- **Job**
Repeat exactly the lines running from the line that contains "Model this object" to the line that contains "axis_h = 34; // [33.8:0.1:36]"; include both ends and add nothing.

- **Input data**
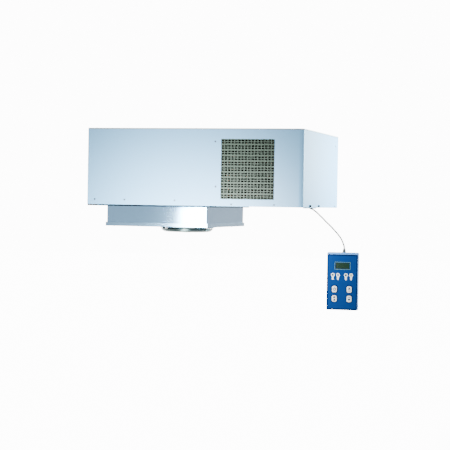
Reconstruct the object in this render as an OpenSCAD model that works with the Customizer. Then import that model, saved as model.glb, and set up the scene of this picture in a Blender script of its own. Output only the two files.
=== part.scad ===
// Ceiling-mounted monoblock refrigeration unit for a small cold room.
// The casing stands on the ceiling panel. Its left part is the insulated evaporator
// chamber, whose neck reaches down through a cut-out in the panel, and its right part
// holds the compressor and the air-cooled condenser. A handset hangs on a cable.
// Millimetres. The origin is the centre of the cut-out, on the underside of the gasket.
// X runs to the right, Y to the back and Z up.

/* [Casing] */
// Width of the condensing compartment, from the evaporator chamber to the right side
plant_w = 426.5; // [400:0.5:450]
// Height of the casing above its gasket
casing_h = 332; // [326:1:345]
// Thickness of the sheet that the casing panels are folded from
sheet_t = 1.2; // [1:0.1:1.5]
// Outer radius of the bend between the front and the right side
corner_r = 20; // [14:1:26]
// Height of the lid's turned-down edge
lid_edge = 5; // [4:0.5:8]
// Thickness of the base plate
base_t = 1.5; // [1.2:0.1:2]
// Height of the base plate's turned-up rim
rim_h = 18; // [12:1:22]

/* [Air grilles] */
// Width of each perforated grille's opening
grille_w = 233.5; // [225:0.5:240]
// From the evaporator chamber to the grille's opening
grille_off = 67.5; // [62:0.5:75]
// From the grille's opening to the casing's top
grille_head = 45.2; // [40:0.1:52]
// From the casing's bottom edge to the grille's opening
grille_rise = 30.3; // [28:0.1:36]
// Width of one hole in the grille
grille_hole_w = 10; // [7:0.5:11]
// Bar between the two holes of a pair
thin_bar = 2.6; // [2:0.1:4]
// Bar between two pairs of holes
thick_bar = 6.7; // [5:0.1:8]
// Columns of holes
grille_columns = 16; // [12:1:18]
// Pairs of rows of holes
grille_pairs = 11; // [9:1:12]
// Width of the grille's border behind the casing sheet
grille_border = 12; // [8:1:16]

/* [Neck and gasket] */
// Width of the neck that enters the ceiling, left to right
neck_w = 454; // [440:1:462]
// Depth of the neck, front to back
neck_d = 637; // [620:1:645]
// From the gasket's underside to the underside of the neck's tray
neck_drop = 88; // [80:1:100]
// From the casing's left side to the neck
neck_left = 71.5; // [66:0.5:80]
// From the casing's front to the neck
neck_front = 58.5; // [54:0.5:64]
// From the neck to the casing's back
neck_back = 72.5; // [60:0.5:80]
// Sheet thickness of the neck
neck_t = 1; // [0.8:0.1:1.5]
// Thickness of the neck's foam lining
lining_t = 30; // [24:1:34]
// Thickness of the ceiling gasket
gasket_t = 6; // [4:0.5:8]
// Width of the gasket on the neck's right and at its back
gasket_strip = 10; // [8:1:14]
// Distance that the tray stands out past the neck
tray_lip = 4.5; // [3:0.5:6]
// Height of the tray's rim
tray_rim_h = 17; // [12:1:22]
// Sheet thickness of the tray
tray_t = 1.2; // [1:0.1:1.5]
// Radius of the four fixing holes in the base
fixing_hole_r = 4.5; // [4:0.25:5.5]
// From the neck's front or back to the nearest fixing hole
fixing_end = 28.5; // [22:0.5:36]

/* [Evaporator chamber] */
// Thickness of the chamber's foam slabs
slab_t = 35; // [30:1:38]
// Distance that the chamber reaches past the neck's right side
chamber_over = 8; // [6:0.5:12]
// From the neck's lining to the outlet louvre, at its front and back
louvre_end = 57.2; // [40:0.1:90]
// Number of louvre slats
louvre_slats = 6; // [4:1:7]
// Height of the slats' steep edge
slat_w = 16; // [12:1:18]
// Width of the drip pan
pan_w = 120; // [116:1:126]
// Distance that the drip pan ends short of the neck's front and back
pan_inset = 3.5; // [2:0.5:10]
// Outer radius of the drain spigot
spigot_r = 8; // [7:0.5:10]
// Length of the drain spigot behind the casing
spigot_len = 20; // [16:1:30]

/* [Coils] */
// Outer radius of the coils' copper tube
tube_r = 4.8; // [4:0.1:5]
// Distance between neighbouring evaporator tubes
evap_pitch = 30; // [28:0.5:31]
// From the drip pan's end to the evaporator's end plate
evap_inset = 57; // [50:1:70]
// Distance between two evaporator fins
evap_fin_pitch = 14; // [12:0.5:18]
// Distance between neighbouring condenser tubes
cond_pitch = 28; // [26:0.5:29]
// Distance that the condenser reaches past the grille's opening, left and right
cond_over = 3.25; // [1:0.25:5]
// Depth of the condenser's fins
cond_d = 60; // [56:1:64]
// Distance that the condenser's fins reach past the grille's opening, above and below
cond_rise_over = 2.75; // [0.75:0.25:3.75]
// Distance between two condenser fins
cond_fin_pitch = 6.5; // [6:0.1:9]
// Thickness of one fin
fin_t = 0.5; // [0.4:0.1:0.8]

/* [Fans] */
// Radius of each fan's blades
fan_r = 100; // [95:1:101]
// Radius of the blades' hub
hub_r = 32; // [28:1:38]
// Height of the blades' hub
hub_h = 34; // [30:1:36]
// Number of blades
fan_blades = 5; // [4:1:7]
// Blade pitch in degrees
blade_pitch = 28; // [24:1:30]
// Thickness of a blade
blade_t = 2; // [1.5:0.5:3]
// Radius of the fan motors
motor_r = 40; // [34:1:42]
// Height of the fan motors
motor_h = 60; // [52:1:64]
// Radius of the fan shafts
shaft_r = 3; // [2.5:0.5:4]
// Gap between the blade tips and the ring around them
tip_gap = 3.5; // [3:0.5:5]
// From the neck's centre to the evaporator fan, to the right
evap_fan_shift = 46; // [44:1:50]
// Distance that the evaporator fan's wire guard reaches past the fan's ring
guard_over = 17.5; // [15:0.5:20]
// Drop of the guard below the tray
guard_drop = 26; // [22:1:30]
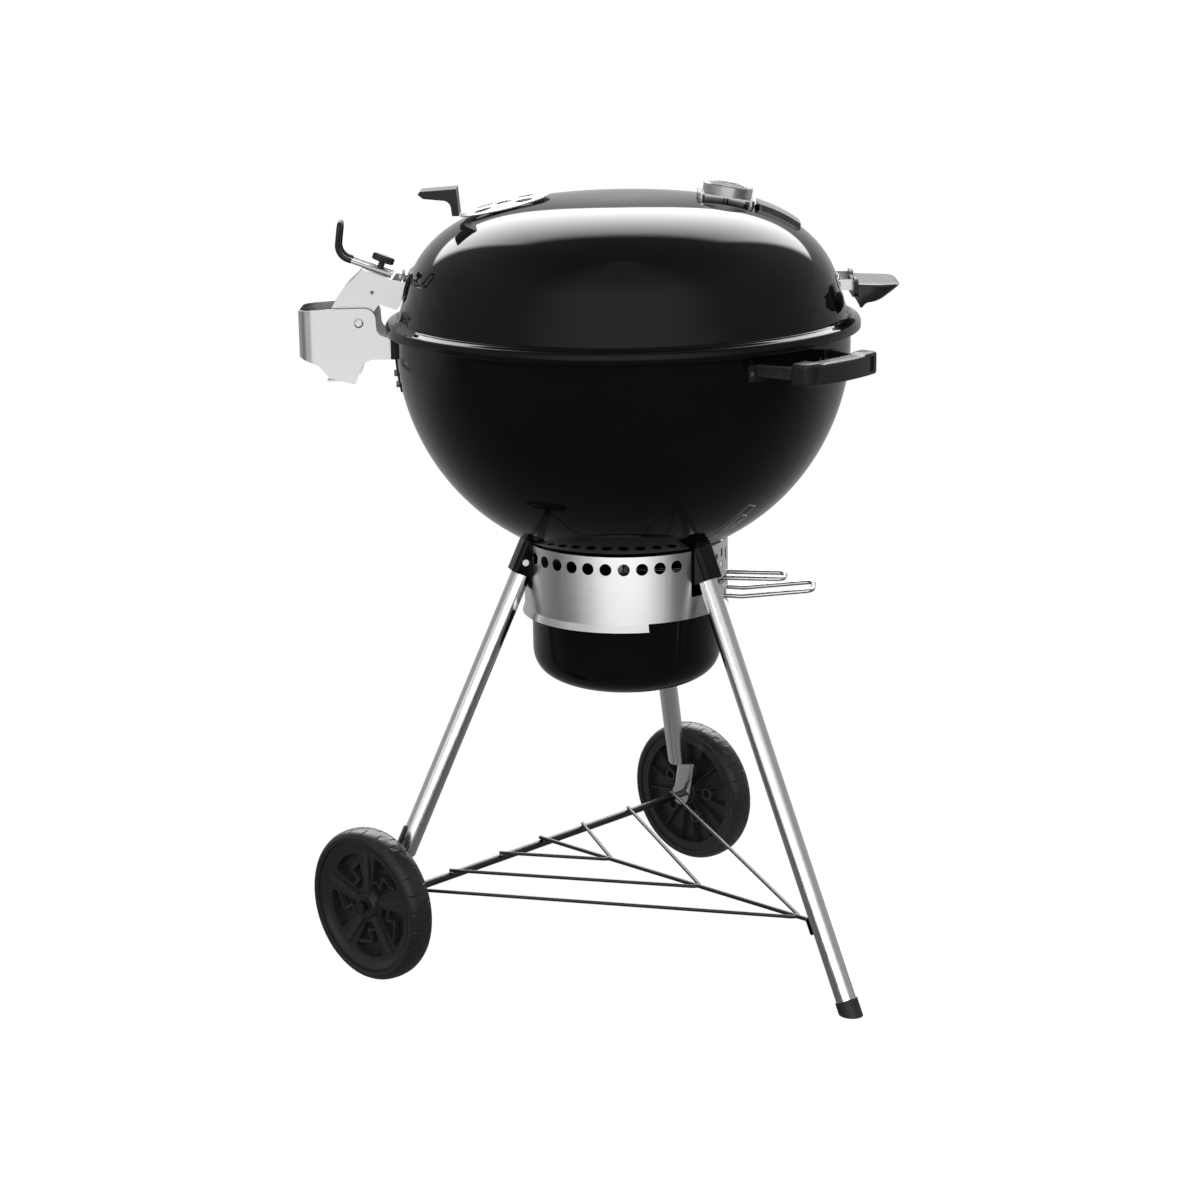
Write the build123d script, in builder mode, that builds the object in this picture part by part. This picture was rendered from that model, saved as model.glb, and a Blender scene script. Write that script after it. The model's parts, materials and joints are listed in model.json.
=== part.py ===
"""Kettle charcoal grill on three legs with two wheels.

Frame: origin on the kettle's axis at floor level, +Z up, +X towards the lid handle,
so that the lid hinge is at -X.  Millimetres throughout.
"""
from build123d import *
from math import atan2, cos, degrees, pi, radians, sin, sqrt
import os

# ---- driving dimensions -------------------------------------------------------------
BOWL_R = 285.0            # outside radius of the kettle bowl
BOWL_DEPTH = 272.0        # from the widest level down to the outside of the bottom
BOWL_WIDE, BOWL_TALL = 2.155, 1.887   # roundness of the bowl's section
BOWL_Z = 802.0            # level where the bowl is widest
RIM_Z = 834.4             # top of the bowl's rim
SHELL = 1.6               # enamelled sheet thickness

LID_R = 275.0             # outside radius of the lid's wall
LID_RISE = 161.0
LID_WIDE, LID_TALL = 2.892, 2.489
LID_Z = 826.6             # level the lid's section is measured from
LIP_R = 297.5             # lid lip, outside
LIP_Z = 823.0             # bottom edge of the lid lip

RING_R = 130.5            # ash ring, outside
RING_T = 1.2
RING_TOP, RING_BOTTOM = 555.0, 459.0
VENT_ROW_Z = 539.0

LEG_FOOT_R = 372.8        # where a leg's axis would meet the floor
LEG_SLOPE = 0.4543        # inward travel per mm of height
LEG_TUBE_R = 12.7
FRONT_LEG = -43.3         # azimuth of the footed leg, degrees
LEFT_LEG = FRONT_LEG - 120
BACK_LEG = FRONT_LEG + 120

WHEEL_R = 99.5
WHEEL_OUT = 308.2         # wheel mid-plane from the axle's middle
TYRE_W = 36.0
AXLE_R = 5.0
RUN = 0.05                # radial running clearance of every shaft in its hole

PIVOT_X, PIVOT_Z = -328.0, 837.0      # lid hinge pin
HINGE_HALF = 40.0         # half the width of the hinge housing

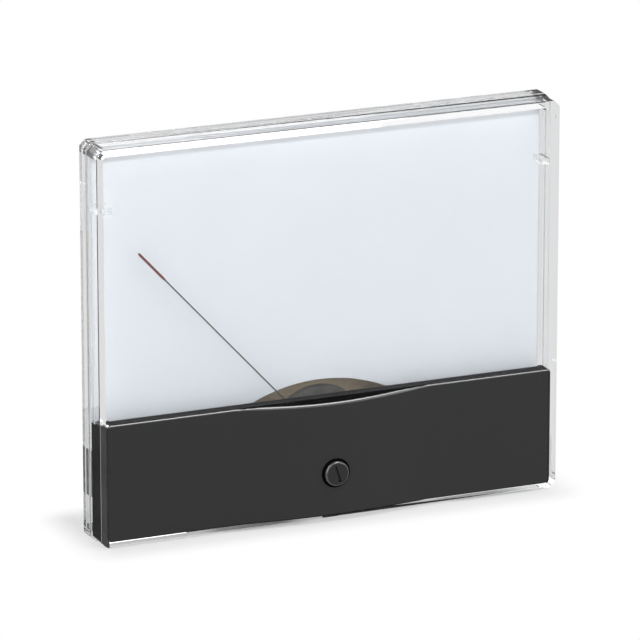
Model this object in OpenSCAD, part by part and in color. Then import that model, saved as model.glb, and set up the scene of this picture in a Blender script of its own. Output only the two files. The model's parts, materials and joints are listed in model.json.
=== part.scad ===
// Moving-coil panel meter: a clear box cover, a black lower mask, a blank
// dial and a core-magnet movement inside a round rear housing.
//
// The origin is where the barrel's axis meets the panel plane. +X is to the
// right seen from the front, +Y points back through the panel, +Z is up.
// Heights named *_h are measured from the cover's bottom edge.

/* [Cover] */
// Width of the clear cover
cover_w = 100; // [94:1:116]
// Height of the clear cover
cover_h = 82; // [79:1:96]
// Depth of the cover in front of the panel
cover_d = 9; // [9:0.25:11]
// Thickness of the cover's walls round the window
cover_wall = 2; // [1.8:0.1:2.6]
// Thickness of the window pane
pane_t = 1.8; // [1.2:0.1:2]
// Chamfer on the cover's four corners
cover_chamfer = 1.2; // [0.6:0.1:1.4]
// Depth of the rear rim, which stands out round the cover
rim_d = 3.6; // [2.4:0.1:4.2]
// How far the rear rim stands out
rim_step = 0.3; // [0.1:0.05:0.5]
// Radius of the window's inner corners
cavity_r = 0.8; // [0.4:0.1:1.4]
// Height of the barrel's axis above the cover's bottom edge
axis_h = 34; // [33.8:0.1:36]

/* [Side ribs] */
// Height of the two ribs on the cover's side walls
rib_h = 69; // [60:1:72]
// Thickness of a rib
rib_t = 1.2; // [0.8:0.1:1.6]
// How far a rib reaches in from the wall
rib_reach = 1.8; // [1:0.1:2.4]

/* [Lower mask] */
// Height of the mask's top edge
mask_top = 25.6; // [25.2:0.1:28]
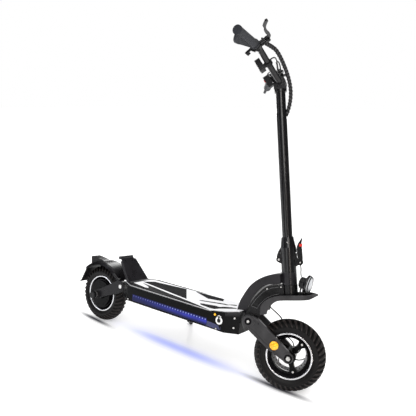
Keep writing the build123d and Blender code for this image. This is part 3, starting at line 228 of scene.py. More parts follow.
MAT = {
    "black_paint": finish("black_paint", BLACK, 0.22, spec=0.5, coat=0.1, smudge=0.05, bump=0.03,
                          edge_wear_and_highlight=(0.03, 0.03, 0.034)),
    "deck_black": finish("deck_black", DECK_TONE, 0.22, spec=0.1, bump=0.03,
                         edge_wear_and_highlight=(0.012, 0.012, 0.014)),
    "neck_black": finish("neck_black", NECK_TONE, 0.3, spec=0.4, coat=0.05, edge_wear_and_highlight=NECK_EDGE_WEAR_AND_HIGHLIGHT),
    "fork_black": finish("fork_black", (0.005, 0.0048, 0.0055), 0.26, spec=0.4, bump=0.03, smudge=0.05,
                         edge_wear_and_highlight=(0.12, 0.12, 0.125)),
    # arm_black's lighter base is partly painted light, standing in for the arms' lit, glossy faces.
    "arm_black": finish("arm_black", (0.028, 0.027, 0.029), 0.32, spec=0.45, coat=0.05,
                        edge_wear_and_highlight=(0.07, 0.07, 0.075)),
    "stem_paint": finish("stem_paint", (0.0045, 0.0042, 0.005), 0.2, spec=0.5, coat=0.1, smudge=0.04, grain=1600,
                         bump=0.02),
    "black_plastic": finish("black_plastic", (0.006, 0.006, 0.007), 0.42, spec=0.3, grain=1300, bump=0.15),
    "gloss_black": finish("gloss_black", (0.004, 0.004, 0.0045), 0.2, spec=0.45, coat=0.2, bump=0.03),
    # This grey is used only for the fork's beads, which are painted edge highlights.
    "edge_highlight_grey": finish("edge_highlight_grey", (0.09, 0.09, 0.093), 0.35, spec=0.5, bump=0.03),
    "wrap_black": finish("wrap_black", (0.02, 0.019, 0.021), 0.3, spec=0.5, bump=0.05),
    "tyre": finish("tyre", (0.008, 0.0075, 0.0072), 0.55, spec=0.35, grain=700, bump=0.25, edge=0.0006),
    "grip_rubber": finish("grip_rubber", (0.011, 0.0125, 0.018), 0.6, spec=0.4, grain=900, bump=0.3, sheen=0.1),
    "rear_black": finish("rear_black", (0.0045, 0.0038, 0.005), 0.3, spec=0.26, edge_wear_and_highlight=(0.03, 0.028, 0.034)),
    "border_black": finish("border_black", (0.0035, 0.0033, 0.0042), 0.55, spec=0.04),
    "deck_panel": finish("deck_panel", (0.006, 0.006, 0.007), 0.75, spec=0.12, grain=1100, bump=0.6),
    "deck_print": finish("deck_print", (0.8, 0.8, 0.82), 0.5, spec=0.4, mottle=0.03, grain=1500, bump=0.25),
    "polished_rim": finish("polished_rim", (0.86, 0.86, 0.88), 0.2, metallic=1.0, spec=0.5, mottle=0.04),
    "disc_steel": finish("disc_steel", (0.62, 0.62, 0.64), 0.38, metallic=0.55, spec=0.5, mottle=0.08),
    "zinc_steel": finish("zinc_steel", (0.78, 0.77, 0.75), 0.34, metallic=1.0, spec=0.5, mottle=0.08),
    "amber": finish("amber", (0.98, 0.5, 0.01), 0.2, spec=0.5, coat=0.6, mottle=0.08),
    "led_blue": lit_strip(),
    "end_plate": finish("end_plate", (0.035, 0.04, 0.12), 0.35, spec=0.5, mottle=0.3),
    "tail_red": finish("tail_red", (0.12, 0.006, 0.006), 0.2, spec=0.5, coat=0.6, mottle=0.08),
    "lens": finish("lens", (0.6, 0.62, 0.65), 0.12, spec=0.5, coat=0.3, mottle=0.03),
    "red_plastic": finish("red_plastic", (0.62, 0.03, 0.02), 0.3, spec=0.5, mottle=0.05),
    "white_plastic": finish("white_plastic", (0.9, 0.9, 0.9), 0.35, spec=0.5, mottle=0.03),
    "battery": finish("battery", (0.03, 0.08, 0.2), 0.4, spec=0.4, mottle=0.05),
}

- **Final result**
Model this object in OpenSCAD, part by part and in color. Then import that model, saved as model.glb, and set up the scene of this picture in a Blender script of its own. Output only the two files. The model's parts, materials and joints are listed in model.json.
=== part.scad ===
// Moving-coil panel meter: a clear box cover, a black lower mask, a blank
// dial and a core-magnet movement inside a round rear housing.
//
// The origin is where the barrel's axis meets the panel plane. +X is to the
// right seen from the front, +Y points back through the panel, +Z is up.
// Heights named *_h are measured from the cover's bottom edge.

/* [Cover] */
// Width of the clear cover
cover_w = 100; // [94:1:116]
// Height of the clear cover
cover_h = 82; // [79:1:96]
// Depth of the cover in front of the panel
cover_d = 9; // [9:0.25:11]
// Thickness of the cover's walls round the window
cover_wall = 2; // [1.8:0.1:2.6]
// Thickness of the window pane
pane_t = 1.8; // [1.2:0.1:2]
// Chamfer on the cover's four corners
cover_chamfer = 1.2; // [0.6:0.1:1.4]
// Depth of the rear rim, which stands out round the cover
rim_d = 3.6; // [2.4:0.1:4.2]
// How far the rear rim stands out
rim_step = 0.3; // [0.1:0.05:0.5]
// Radius of the window's inner corners
cavity_r = 0.8; // [0.4:0.1:1.4]
// Height of the barrel's axis above the cover's bottom edge
axis_h = 34; // [33.8:0.1:36]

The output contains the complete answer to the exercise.